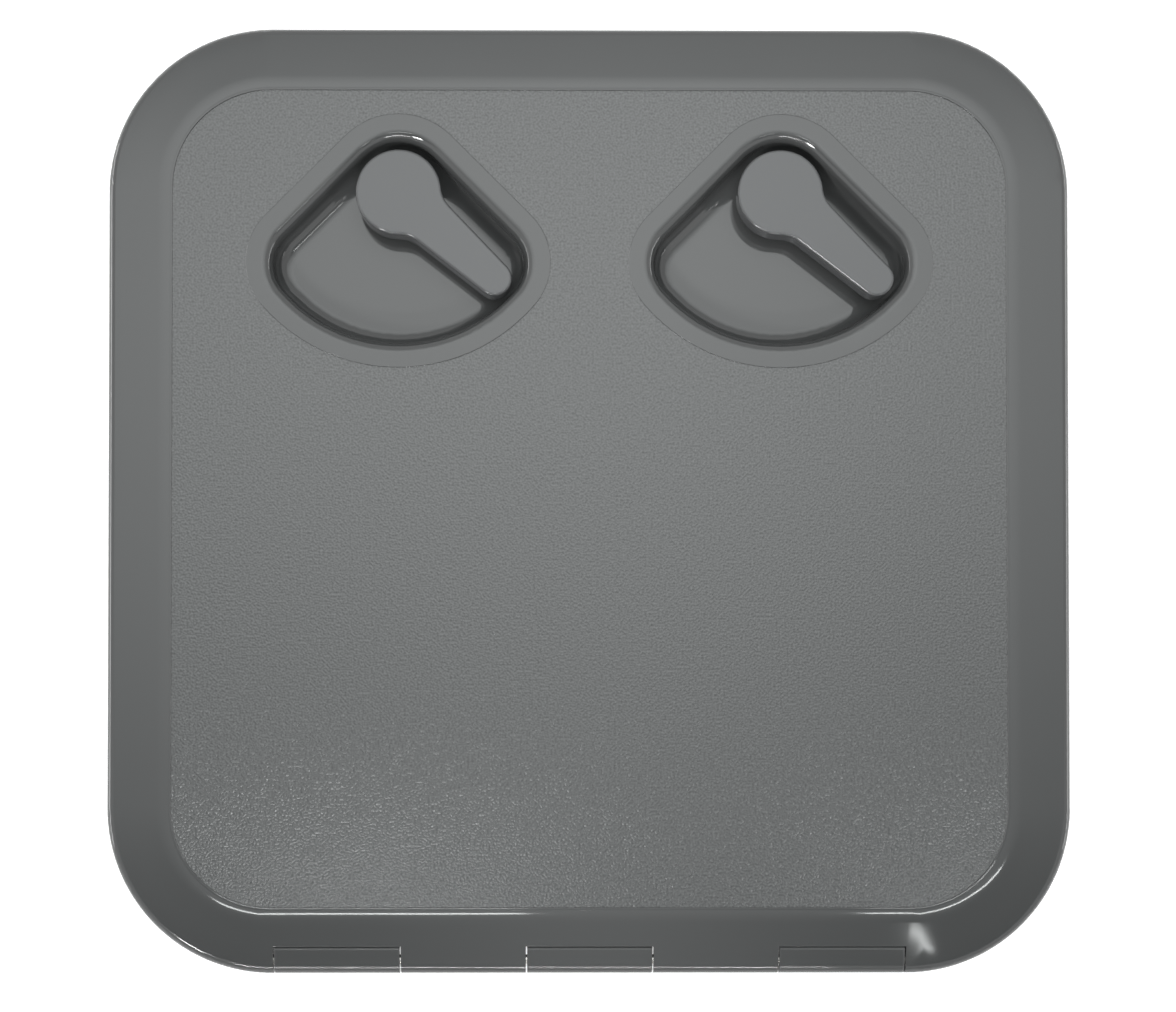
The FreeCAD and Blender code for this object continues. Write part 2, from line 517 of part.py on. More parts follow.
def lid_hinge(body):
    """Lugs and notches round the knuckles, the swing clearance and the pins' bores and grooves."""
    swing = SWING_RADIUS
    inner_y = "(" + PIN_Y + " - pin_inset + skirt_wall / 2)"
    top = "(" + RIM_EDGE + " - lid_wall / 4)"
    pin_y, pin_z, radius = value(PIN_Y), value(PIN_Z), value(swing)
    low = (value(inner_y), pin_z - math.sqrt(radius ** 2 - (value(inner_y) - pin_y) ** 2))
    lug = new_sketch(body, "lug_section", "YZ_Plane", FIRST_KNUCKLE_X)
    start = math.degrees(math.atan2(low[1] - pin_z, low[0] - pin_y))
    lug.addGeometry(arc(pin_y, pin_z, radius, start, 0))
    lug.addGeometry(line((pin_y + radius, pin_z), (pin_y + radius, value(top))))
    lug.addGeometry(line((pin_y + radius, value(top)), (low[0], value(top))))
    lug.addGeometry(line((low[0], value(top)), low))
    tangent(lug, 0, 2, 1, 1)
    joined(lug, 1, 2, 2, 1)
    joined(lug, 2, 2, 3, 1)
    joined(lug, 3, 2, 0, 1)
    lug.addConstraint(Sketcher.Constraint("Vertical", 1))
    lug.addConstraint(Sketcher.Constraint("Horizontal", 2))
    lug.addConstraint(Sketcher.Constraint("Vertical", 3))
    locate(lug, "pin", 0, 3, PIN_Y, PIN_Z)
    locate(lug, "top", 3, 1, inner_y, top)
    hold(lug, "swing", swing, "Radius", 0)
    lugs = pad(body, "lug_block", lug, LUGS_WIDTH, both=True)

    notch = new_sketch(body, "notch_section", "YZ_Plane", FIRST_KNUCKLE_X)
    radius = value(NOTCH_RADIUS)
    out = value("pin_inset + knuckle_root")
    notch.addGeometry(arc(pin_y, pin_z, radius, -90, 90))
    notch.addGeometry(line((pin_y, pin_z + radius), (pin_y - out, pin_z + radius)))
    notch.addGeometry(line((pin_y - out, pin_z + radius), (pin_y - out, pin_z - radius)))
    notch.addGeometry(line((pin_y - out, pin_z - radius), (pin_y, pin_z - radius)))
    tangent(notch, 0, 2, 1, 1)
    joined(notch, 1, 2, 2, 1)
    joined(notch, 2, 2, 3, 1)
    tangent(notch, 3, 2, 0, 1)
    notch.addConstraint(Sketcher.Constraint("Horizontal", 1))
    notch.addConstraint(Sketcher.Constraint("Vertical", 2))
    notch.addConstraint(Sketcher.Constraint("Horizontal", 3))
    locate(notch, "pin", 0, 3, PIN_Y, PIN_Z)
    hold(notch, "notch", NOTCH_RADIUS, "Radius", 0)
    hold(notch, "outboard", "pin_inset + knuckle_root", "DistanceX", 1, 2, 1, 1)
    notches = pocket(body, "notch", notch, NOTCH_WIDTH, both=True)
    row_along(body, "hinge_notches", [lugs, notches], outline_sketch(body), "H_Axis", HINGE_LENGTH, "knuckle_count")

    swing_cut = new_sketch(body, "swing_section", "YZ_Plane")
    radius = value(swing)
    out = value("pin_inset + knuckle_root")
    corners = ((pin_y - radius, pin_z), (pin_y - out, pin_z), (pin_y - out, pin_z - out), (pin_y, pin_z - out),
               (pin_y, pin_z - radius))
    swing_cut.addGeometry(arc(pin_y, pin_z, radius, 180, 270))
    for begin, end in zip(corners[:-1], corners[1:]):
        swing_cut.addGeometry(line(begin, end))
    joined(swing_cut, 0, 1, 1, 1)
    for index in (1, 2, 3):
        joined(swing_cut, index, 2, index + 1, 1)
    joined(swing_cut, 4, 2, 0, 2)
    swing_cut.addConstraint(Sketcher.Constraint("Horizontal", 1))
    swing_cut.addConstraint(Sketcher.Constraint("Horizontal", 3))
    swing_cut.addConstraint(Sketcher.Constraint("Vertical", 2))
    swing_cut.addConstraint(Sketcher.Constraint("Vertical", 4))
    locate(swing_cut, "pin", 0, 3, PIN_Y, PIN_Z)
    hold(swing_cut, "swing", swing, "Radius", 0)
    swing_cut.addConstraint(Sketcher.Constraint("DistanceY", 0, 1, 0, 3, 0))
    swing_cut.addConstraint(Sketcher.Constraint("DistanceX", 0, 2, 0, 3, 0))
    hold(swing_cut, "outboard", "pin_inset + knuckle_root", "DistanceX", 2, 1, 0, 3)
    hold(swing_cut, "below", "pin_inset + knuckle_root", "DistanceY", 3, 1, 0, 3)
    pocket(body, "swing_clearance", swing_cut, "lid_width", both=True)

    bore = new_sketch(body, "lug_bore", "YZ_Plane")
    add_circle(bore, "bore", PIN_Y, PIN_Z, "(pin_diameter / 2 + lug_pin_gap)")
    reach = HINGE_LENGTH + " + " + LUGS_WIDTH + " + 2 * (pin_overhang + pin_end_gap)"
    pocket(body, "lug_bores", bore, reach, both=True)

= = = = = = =

To be done: Beginning at the top of the data, please return every line until and including the line containing "lug, LUGS_WIDTH, both=True)", copied exactly, and nothing past it.

Written answer:
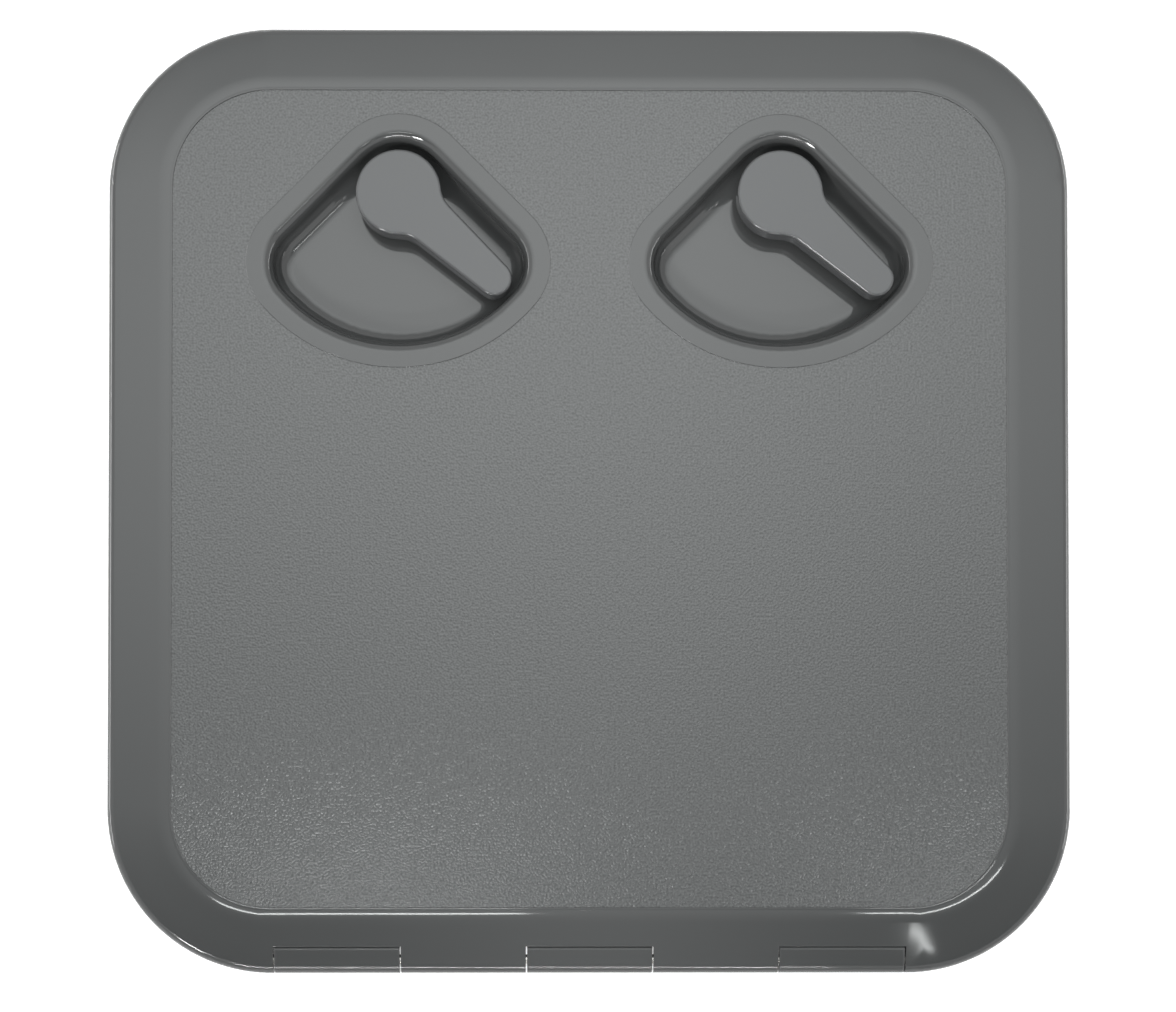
The FreeCAD and Blender code for this object continues. Write part 2, from line 517 of part.py on. More parts follow.
def lid_hinge(body):
    """Lugs and notches round the knuckles, the swing clearance and the pins' bores and grooves."""
    swing = SWING_RADIUS
    inner_y = "(" + PIN_Y + " - pin_inset + skirt_wall / 2)"
    top = "(" + RIM_EDGE + " - lid_wall / 4)"
    pin_y, pin_z, radius = value(PIN_Y), value(PIN_Z), value(swing)
    low = (value(inner_y), pin_z - math.sqrt(radius ** 2 - (value(inner_y) - pin_y) ** 2))
    lug = new_sketch(body, "lug_section", "YZ_Plane", FIRST_KNUCKLE_X)
    start = math.degrees(math.atan2(low[1] - pin_z, low[0] - pin_y))
    lug.addGeometry(arc(pin_y, pin_z, radius, start, 0))
    lug.addGeometry(line((pin_y + radius, pin_z), (pin_y + radius, value(top))))
    lug.addGeometry(line((pin_y + radius, value(top)), (low[0], value(top))))
    lug.addGeometry(line((low[0], value(top)), low))
    tangent(lug, 0, 2, 1, 1)
    joined(lug, 1, 2, 2, 1)
    joined(lug, 2, 2, 3, 1)
    joined(lug, 3, 2, 0, 1)
    lug.addConstraint(Sketcher.Constraint("Vertical", 1))
    lug.addConstraint(Sketcher.Constraint("Horizontal", 2))
    lug.addConstraint(Sketcher.Constraint("Vertical", 3))
    locate(lug, "pin", 0, 3, PIN_Y, PIN_Z)
    locate(lug, "top", 3, 1, inner_y, top)
    hold(lug, "swing", swing, "Radius", 0)
    lugs = pad(body, "lug_block", lug, LUGS_WIDTH, both=True)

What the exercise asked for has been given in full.